## START COLLECTED DATA

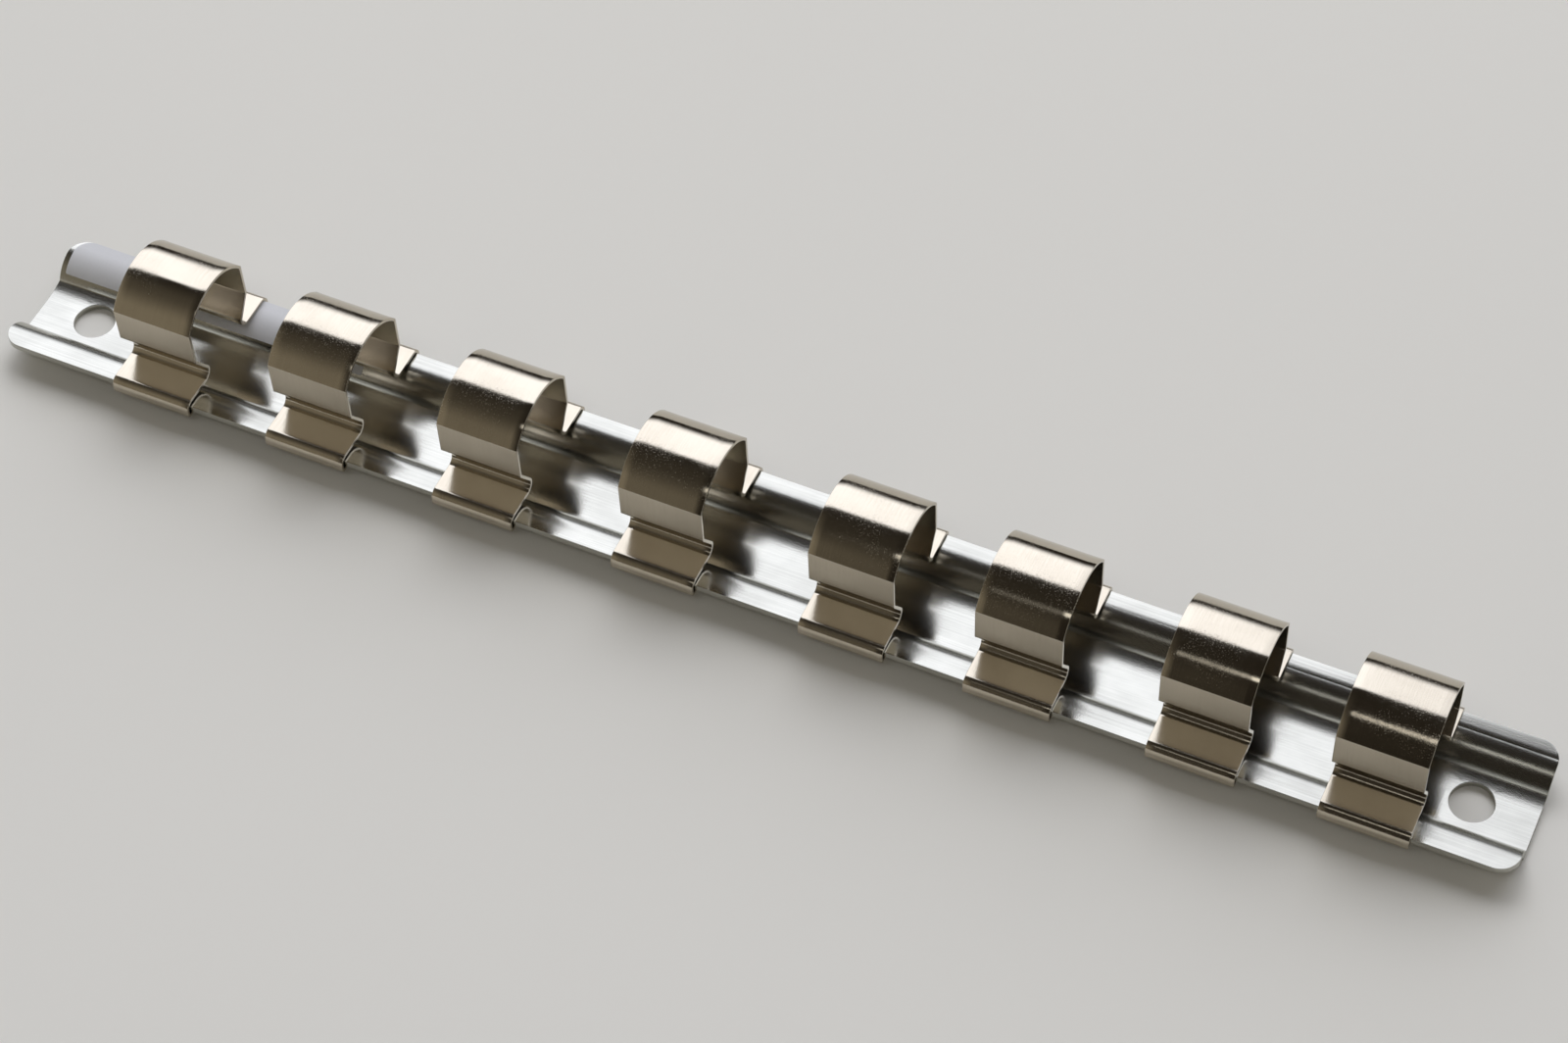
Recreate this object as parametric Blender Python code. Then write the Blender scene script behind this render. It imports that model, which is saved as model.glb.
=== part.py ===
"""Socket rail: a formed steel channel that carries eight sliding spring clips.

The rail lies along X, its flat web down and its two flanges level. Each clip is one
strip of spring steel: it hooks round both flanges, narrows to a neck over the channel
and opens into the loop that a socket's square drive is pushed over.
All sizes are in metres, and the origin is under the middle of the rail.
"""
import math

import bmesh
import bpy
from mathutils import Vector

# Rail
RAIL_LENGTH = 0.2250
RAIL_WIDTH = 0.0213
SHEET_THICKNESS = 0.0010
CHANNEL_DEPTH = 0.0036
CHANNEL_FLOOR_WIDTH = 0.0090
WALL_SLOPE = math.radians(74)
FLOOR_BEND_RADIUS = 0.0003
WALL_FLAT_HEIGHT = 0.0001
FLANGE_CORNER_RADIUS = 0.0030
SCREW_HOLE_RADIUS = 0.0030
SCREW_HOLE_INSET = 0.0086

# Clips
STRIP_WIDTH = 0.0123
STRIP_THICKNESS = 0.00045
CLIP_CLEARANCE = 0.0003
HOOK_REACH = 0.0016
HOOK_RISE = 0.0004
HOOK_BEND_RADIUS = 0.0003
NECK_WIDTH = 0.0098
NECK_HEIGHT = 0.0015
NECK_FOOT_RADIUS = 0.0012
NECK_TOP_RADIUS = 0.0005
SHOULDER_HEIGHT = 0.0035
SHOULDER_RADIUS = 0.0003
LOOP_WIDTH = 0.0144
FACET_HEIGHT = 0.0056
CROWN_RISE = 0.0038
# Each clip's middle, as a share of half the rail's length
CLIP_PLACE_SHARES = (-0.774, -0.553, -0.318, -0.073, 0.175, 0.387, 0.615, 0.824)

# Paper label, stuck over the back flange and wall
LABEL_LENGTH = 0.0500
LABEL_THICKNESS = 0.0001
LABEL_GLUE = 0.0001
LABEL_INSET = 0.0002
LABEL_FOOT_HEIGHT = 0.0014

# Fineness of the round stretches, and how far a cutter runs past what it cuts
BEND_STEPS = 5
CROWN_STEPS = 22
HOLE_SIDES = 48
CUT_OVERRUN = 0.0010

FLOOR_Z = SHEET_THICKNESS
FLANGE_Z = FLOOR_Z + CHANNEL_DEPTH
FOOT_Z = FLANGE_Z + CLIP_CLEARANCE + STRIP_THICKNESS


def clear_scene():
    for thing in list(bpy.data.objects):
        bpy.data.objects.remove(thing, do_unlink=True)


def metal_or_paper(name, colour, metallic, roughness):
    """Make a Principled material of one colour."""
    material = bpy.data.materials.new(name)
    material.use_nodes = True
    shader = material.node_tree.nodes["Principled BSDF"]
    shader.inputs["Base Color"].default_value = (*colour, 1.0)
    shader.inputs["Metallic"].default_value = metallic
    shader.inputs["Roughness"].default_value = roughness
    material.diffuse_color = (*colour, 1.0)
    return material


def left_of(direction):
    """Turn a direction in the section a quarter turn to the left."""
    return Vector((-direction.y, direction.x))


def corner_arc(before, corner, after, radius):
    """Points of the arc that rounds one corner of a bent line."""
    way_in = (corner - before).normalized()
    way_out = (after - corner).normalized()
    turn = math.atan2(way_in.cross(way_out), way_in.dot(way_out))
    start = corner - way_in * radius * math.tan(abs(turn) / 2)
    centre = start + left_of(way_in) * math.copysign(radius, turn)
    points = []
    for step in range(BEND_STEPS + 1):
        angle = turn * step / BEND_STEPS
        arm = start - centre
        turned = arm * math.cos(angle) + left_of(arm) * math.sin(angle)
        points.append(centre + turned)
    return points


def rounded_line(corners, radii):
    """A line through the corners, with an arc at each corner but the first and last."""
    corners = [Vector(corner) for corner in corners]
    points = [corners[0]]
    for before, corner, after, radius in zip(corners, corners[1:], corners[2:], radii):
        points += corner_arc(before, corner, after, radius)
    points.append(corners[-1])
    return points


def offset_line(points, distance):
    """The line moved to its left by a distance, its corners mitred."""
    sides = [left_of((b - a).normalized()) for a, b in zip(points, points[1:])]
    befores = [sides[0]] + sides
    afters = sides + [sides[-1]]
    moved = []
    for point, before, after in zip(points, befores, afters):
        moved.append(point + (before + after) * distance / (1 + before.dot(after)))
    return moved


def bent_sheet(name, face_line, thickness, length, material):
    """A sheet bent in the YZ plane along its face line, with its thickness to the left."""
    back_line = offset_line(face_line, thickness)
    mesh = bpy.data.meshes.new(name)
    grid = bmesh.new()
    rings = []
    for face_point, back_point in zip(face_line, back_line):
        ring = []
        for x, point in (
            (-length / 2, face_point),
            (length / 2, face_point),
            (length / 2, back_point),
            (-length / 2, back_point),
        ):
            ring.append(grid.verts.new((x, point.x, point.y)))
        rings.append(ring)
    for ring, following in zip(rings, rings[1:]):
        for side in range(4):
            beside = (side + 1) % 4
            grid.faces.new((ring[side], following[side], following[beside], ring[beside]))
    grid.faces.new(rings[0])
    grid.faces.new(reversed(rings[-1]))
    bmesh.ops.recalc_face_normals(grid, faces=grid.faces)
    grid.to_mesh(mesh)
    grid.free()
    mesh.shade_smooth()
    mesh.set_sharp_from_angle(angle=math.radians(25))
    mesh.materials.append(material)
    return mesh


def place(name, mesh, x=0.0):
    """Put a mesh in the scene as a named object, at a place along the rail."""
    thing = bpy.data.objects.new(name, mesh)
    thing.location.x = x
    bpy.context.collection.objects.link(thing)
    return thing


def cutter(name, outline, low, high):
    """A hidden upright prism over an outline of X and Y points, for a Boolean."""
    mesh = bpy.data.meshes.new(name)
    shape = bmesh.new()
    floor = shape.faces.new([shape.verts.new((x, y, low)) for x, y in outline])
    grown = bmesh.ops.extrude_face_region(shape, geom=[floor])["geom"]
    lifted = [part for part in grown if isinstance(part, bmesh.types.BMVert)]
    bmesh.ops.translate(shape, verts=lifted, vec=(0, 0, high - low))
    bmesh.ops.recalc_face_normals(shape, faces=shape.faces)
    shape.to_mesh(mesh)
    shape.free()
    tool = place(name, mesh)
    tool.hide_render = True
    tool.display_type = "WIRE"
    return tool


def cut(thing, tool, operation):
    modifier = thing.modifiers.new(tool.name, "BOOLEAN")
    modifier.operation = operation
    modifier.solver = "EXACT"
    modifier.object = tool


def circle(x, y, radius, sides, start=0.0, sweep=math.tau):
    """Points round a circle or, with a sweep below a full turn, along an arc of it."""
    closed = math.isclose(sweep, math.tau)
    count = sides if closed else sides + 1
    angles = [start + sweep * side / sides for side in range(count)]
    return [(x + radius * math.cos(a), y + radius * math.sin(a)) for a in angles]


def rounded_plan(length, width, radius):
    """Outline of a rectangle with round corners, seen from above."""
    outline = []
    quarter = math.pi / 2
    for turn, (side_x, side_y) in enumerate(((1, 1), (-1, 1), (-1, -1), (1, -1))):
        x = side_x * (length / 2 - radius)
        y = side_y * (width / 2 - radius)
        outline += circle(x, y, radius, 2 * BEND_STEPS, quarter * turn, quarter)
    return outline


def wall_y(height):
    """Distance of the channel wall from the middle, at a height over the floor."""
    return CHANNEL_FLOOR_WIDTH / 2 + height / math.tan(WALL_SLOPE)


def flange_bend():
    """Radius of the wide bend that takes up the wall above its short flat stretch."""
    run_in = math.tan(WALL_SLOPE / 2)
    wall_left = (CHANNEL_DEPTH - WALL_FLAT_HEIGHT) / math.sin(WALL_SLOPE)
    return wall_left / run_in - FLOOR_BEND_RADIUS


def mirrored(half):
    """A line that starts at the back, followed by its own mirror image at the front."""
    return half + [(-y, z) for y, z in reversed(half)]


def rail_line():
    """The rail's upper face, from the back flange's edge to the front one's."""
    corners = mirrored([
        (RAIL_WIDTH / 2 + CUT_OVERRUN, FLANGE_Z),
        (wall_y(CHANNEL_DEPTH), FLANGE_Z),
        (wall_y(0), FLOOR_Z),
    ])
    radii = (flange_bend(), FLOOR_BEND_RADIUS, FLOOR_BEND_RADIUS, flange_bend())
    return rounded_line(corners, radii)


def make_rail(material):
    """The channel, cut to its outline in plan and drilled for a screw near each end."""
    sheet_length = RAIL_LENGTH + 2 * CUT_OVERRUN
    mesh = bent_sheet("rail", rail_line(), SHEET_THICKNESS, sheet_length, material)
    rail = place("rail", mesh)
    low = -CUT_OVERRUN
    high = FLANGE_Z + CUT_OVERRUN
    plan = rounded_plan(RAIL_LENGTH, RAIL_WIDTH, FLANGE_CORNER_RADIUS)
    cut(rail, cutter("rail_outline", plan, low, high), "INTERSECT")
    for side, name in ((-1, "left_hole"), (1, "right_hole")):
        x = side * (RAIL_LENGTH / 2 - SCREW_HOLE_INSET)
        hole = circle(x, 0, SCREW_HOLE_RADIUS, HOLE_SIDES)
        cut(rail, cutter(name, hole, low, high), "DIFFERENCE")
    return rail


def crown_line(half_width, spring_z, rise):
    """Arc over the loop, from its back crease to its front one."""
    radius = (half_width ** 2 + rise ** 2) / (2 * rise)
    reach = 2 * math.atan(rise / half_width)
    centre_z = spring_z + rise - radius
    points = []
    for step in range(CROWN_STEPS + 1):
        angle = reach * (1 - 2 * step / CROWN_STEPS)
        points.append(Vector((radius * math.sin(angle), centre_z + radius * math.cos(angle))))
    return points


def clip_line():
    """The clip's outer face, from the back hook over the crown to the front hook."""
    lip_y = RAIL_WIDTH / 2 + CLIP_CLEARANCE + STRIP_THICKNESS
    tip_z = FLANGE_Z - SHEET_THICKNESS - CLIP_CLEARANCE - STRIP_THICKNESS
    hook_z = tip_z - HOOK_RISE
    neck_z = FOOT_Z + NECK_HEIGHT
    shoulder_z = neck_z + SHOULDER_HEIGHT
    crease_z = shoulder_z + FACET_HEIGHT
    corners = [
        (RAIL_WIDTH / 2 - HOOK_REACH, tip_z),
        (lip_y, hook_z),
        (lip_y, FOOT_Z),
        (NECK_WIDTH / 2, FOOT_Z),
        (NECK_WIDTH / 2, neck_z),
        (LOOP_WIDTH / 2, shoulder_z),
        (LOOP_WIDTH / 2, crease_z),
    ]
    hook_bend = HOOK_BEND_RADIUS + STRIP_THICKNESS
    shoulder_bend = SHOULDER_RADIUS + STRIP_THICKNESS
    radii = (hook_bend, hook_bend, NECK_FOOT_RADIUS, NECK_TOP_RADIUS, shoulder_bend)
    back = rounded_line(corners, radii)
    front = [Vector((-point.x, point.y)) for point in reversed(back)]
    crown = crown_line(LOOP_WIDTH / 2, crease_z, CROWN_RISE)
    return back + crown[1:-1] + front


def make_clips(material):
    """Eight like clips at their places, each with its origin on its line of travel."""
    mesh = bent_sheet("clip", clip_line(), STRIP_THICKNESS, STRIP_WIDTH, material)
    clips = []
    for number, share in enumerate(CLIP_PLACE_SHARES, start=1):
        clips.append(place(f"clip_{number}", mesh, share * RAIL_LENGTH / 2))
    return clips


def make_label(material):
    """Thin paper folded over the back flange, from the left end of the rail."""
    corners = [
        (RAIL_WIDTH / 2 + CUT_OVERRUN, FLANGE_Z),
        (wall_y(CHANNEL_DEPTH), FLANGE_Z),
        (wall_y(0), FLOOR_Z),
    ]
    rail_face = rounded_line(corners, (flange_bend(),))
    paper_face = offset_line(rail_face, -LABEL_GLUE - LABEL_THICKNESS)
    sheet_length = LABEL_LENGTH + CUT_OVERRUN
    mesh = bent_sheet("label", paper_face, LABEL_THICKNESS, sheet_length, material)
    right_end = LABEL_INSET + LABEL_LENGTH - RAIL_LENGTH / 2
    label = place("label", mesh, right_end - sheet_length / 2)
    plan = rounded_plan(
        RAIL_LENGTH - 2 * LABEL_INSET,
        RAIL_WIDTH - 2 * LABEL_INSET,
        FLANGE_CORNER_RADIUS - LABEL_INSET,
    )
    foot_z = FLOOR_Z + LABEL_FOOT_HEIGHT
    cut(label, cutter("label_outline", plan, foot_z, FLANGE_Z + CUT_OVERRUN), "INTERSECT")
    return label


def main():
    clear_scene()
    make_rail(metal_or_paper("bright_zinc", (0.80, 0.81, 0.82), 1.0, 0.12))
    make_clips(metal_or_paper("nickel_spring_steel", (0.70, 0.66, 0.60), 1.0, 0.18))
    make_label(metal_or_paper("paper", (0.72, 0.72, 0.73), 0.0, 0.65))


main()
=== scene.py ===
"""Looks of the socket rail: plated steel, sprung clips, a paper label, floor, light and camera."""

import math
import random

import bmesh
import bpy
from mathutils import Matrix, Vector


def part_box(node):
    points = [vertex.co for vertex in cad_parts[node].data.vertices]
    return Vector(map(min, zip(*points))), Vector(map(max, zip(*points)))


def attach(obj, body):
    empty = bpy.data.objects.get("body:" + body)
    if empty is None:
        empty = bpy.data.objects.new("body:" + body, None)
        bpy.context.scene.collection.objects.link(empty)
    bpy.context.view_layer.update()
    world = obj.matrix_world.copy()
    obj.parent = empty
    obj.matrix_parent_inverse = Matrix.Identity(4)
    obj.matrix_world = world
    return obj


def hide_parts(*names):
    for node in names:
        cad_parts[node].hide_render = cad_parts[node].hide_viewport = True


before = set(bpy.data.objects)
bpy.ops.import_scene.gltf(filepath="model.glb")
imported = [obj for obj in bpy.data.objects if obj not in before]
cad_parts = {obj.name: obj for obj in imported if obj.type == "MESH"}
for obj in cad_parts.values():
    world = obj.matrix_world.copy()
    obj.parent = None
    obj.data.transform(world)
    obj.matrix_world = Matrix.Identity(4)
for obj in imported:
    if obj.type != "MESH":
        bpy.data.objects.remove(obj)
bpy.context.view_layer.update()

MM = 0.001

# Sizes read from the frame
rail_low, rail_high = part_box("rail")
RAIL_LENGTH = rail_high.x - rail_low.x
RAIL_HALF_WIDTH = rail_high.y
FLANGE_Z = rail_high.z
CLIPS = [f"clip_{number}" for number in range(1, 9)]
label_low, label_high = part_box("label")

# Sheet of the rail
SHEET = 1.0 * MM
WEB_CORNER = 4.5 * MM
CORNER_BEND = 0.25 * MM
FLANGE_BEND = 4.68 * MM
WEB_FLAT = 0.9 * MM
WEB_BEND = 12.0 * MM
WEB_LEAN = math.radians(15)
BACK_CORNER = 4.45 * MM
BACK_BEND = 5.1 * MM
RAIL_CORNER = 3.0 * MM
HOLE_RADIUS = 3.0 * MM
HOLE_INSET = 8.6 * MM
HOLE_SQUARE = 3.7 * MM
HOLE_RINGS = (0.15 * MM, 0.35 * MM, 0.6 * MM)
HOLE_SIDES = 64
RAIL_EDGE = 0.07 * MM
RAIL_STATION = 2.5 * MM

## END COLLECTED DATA

### WRITTEN REQUEST
Taking the material above, extract exactly and only the lines from the line with "foot_z = FLOOR_Z + LABEL_FOOT_HEIGHT" to the line with "points = [vertex.co", inclusive of both.

### FULL ANSWER
    foot_z = FLOOR_Z + LABEL_FOOT_HEIGHT
    cut(label, cutter("label_outline", plan, foot_z, FLANGE_Z + CUT_OVERRUN), "INTERSECT")
    return label


def main():
    clear_scene()
    make_rail(metal_or_paper("bright_zinc", (0.80, 0.81, 0.82), 1.0, 0.12))
    make_clips(metal_or_paper("nickel_spring_steel", (0.70, 0.66, 0.60), 1.0, 0.18))
    make_label(metal_or_paper("paper", (0.72, 0.72, 0.73), 0.0, 0.65))


main()
=== scene.py ===
"""Looks of the socket rail: plated steel, sprung clips, a paper label, floor, light and camera."""

import math
import random

import bmesh
import bpy
from mathutils import Matrix, Vector


def part_box(node):
    points = [vertex.co for vertex in cad_parts[node].data.vertices]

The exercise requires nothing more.